The Schedule Variance will help a project manager determine whether your task is ahead or behind schedule.

•  If this number is negative, then your task is running late
• If this number is equal to zero, then the task is on schedule

Something to keep in mind, a task can be ahead of schedule but can be over budget. This implies that you've spent too much money compared to the amount of work that has been actually completed.

2. Performance Index

### Cost Performance Index = Earned Value/ Actual Costs

The CPI also indicates whether you've exceeded your budget or you're under budget however it gives more information about the degree of variation.

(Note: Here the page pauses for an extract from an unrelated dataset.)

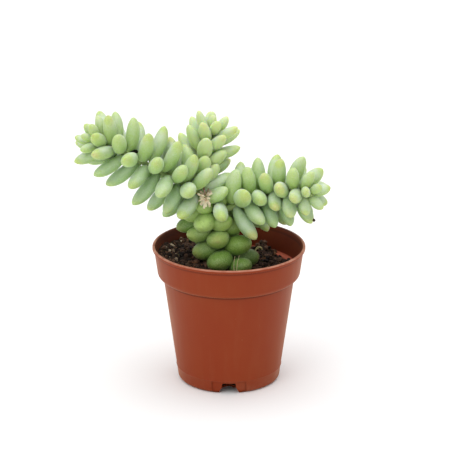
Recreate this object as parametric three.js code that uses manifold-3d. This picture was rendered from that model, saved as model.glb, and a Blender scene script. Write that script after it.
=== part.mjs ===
import * as THREE from 'three';
import { mergeVertices } from 'three/addons/utils/BufferGeometryUtils.js';
import Module from 'manifold-3d';

// A burro's tail in a small nursery pot. Sizes are in millimetres. The origin is the middle of the
// pot's flat base, +Z is up, the short arm of the plant points to +X and the front is -Y.

// Pot
const POT_HEIGHT = 54.8;
const RIM_RADIUS = 30;
const WALL = 0.9;
const COLLAR_TOP_RADIUS = 29.3;
const COLLAR_FOOT_RADIUS = 28.1;
const COLLAR_HEIGHT = 12.4;
const COLLAR_ROUND = 2.3;
const CREASE_STEP = 0.4;
const LEDGE_FALL = 0.4;
const LEDGE_WIDTH = 0.4;
const COVE_HEIGHT = 2;
const LIP_HEIGHT = 1.5;
const LIP_WIDTH = 1;
const LIP_ROUND = 0.45;
const BODY_TOP_RADIUS = 25.8;
const BODY_FOOT_RADIUS = 20.2;
const FOOT_ROUND_HEIGHT = 1.6;
const INNER_FOOT_BEND = [0.8, 0.3];
const BASE_RADIUS = 18.6;
const POT_SIDES = 40;
const ROUND_STEPS = 3;
const FOOT_ROUND_STEPS = 4;
const DRAIN_COUNT = 3;
const DRAIN_WIDTH = 8.3;
const DRAIN_WAIST_WIDTH = 5.7;
const DRAIN_WAIST_HEIGHT = 2.4;
const DRAIN_TOP_WIDTH = 5.1;
const DRAIN_HEIGHT = 4.3;
const DRAIN_SHOULDER_RADIUS = 14.3;
const DRAIN_INNER_RADIUS = 11.9;
const RECESS_WIDTH = 13.5;
const RECESS_BOTTOM = 0.4;
const RECESS_TOP = 5;
const RECESS_DEPTH = 0.3;

// Clearance between a piece and its neighbour, the finest detail that is kept, how far a cut is taken
// past the surface it opens, and the distance within which two points are one
const GAP = 0.3;
const SLIVER = 0.04;
const CUT_MARGIN = 1;
const WELD = 1e-4;
const TINY = 1e-6;

// Soil
const SOIL_DEPTH_BELOW_RIM = 8;
const SOIL_FALL_TO_RIGHT = 0.165;
const SWELL_HEIGHT = 0.7;
const SWELL_SPREAD = [3.2, 3.7];
const SWELL_SHIFT = [1.1, -0.4];
const LUMP_HEIGHT = 0.35;
const LUMP_SPREAD = [1.1, 2.5];
const LUMP_CROSS_SPREAD = [2, 1.2];
const BANK_PLACE = [14, 19];
const BANK_RADIUS = 3.4;
const BANK_HEIGHT = 4.2;
const SOIL_CELLS = 17;
const CRUMB_COUNT = 9;
const CRUMB_RADII = [0.84, 1.68];
const CRUMB_SPREAD = 25;
const CRUMB_FLATNESS = 0.75;
const CRUMB_RISE = 0.2;
const CRUMB_SEED = 53;

// Stems and leaves
const STEM_SIDES = 7;
const STEM_STEPS = 6;
const MAIN_STEM_RADIUS = 2.5;
const SHOOT_STEM_RADIUS = 2;
const BURIED_LENGTH = 14;
const GOLDEN_ANGLE = 137.5;
const LEAF_SIDES = 6;
const LEAF_RINGS = 4;
const YOUNG_LEAF_LENGTH = 11.3;
const YOUNG_LEAF_SIDES = 5;
const YOUNG_LEAF_RINGS = 3;
const LEAF_THICKNESS = 0.88;
const ROOT_FULLNESS = 2.3;
const TIP_FULLNESS = 1.95;
const WIDEST_PLACE = 1.15;
const LEAF_BEND = 0.08;
const LEAF_LIGHT_SEEKING = 0.6;
const FACET_FULLNESS = 1.05;

// Dried flower: a star of bracts on a short stalk
const FLOWER = [-9.1, -7.5, 76.6];
const FLOWER_RADIUS = 3.3;
const FLOWER_FACING = [-0.1, -0.9, 0.05];
const FLOWER_DEPTH = 1.7;
const FLOWER_STALK_RADIUS = 0.6;
const FLOWER_STALK_STEPS = 3;
const FLOWER_SEED = 29;
const BRACT_COUNT = 11;
const BRACT_LENGTH = 3.1;
const BRACT_LEVEL_SHARE = 0.6;
const BRACT_LENGTH_RANGE = [0.8, 1.1];
const BRACT_WIDTH = 1.1;
const BRACT_OPENING = [112, 12];
const BRACT_OPENING_WANDER = 20;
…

• If the CPI is less than 1, then the task is over budget
• If the CPI is equal to 1, then the task is on budget
• If the CPI is greater than 1, then the task is under budget

For example, if your EV = \$5,000 and the AC= \$3,700

CPI = 5,000/3,700 = 1.35, therefore your project is 35% under budget.

### Schedule Performance Index = Earned Value/ Planned Value

The SPI also helps a project manager determine whether the project is ahead of schedule or behind schedule.

• If the SPI is less than 1, then the project is behind  schedule
• If the SPI is equal to 1,  then the project is on schedule
• If the SPI is greater than 1, then the project is ahead of schedule

For example is your EV= \$14,000 and the PV= \$7,000:

SPI = \$14,000/\$9,000= 1,56, this means that your project is ahead of schedule by 56%.

If your CPI is greater than 1 and your SPI greater than 1 then your project is under budget and ahead of schedule. Hurray! However, if your CPI is greater than 1 but your SPI is less than 1, then your project is under budget but it's behind schedule, this means that you should have completed more tasks by now.

These performance indices provide insight into time and cost, they will give you more information on what will happen if the project continues at the same pace. Essentially, they will help you find out in which direction your project is heading and which corrective actions you should take to ensure the project is delivered on time and within budget.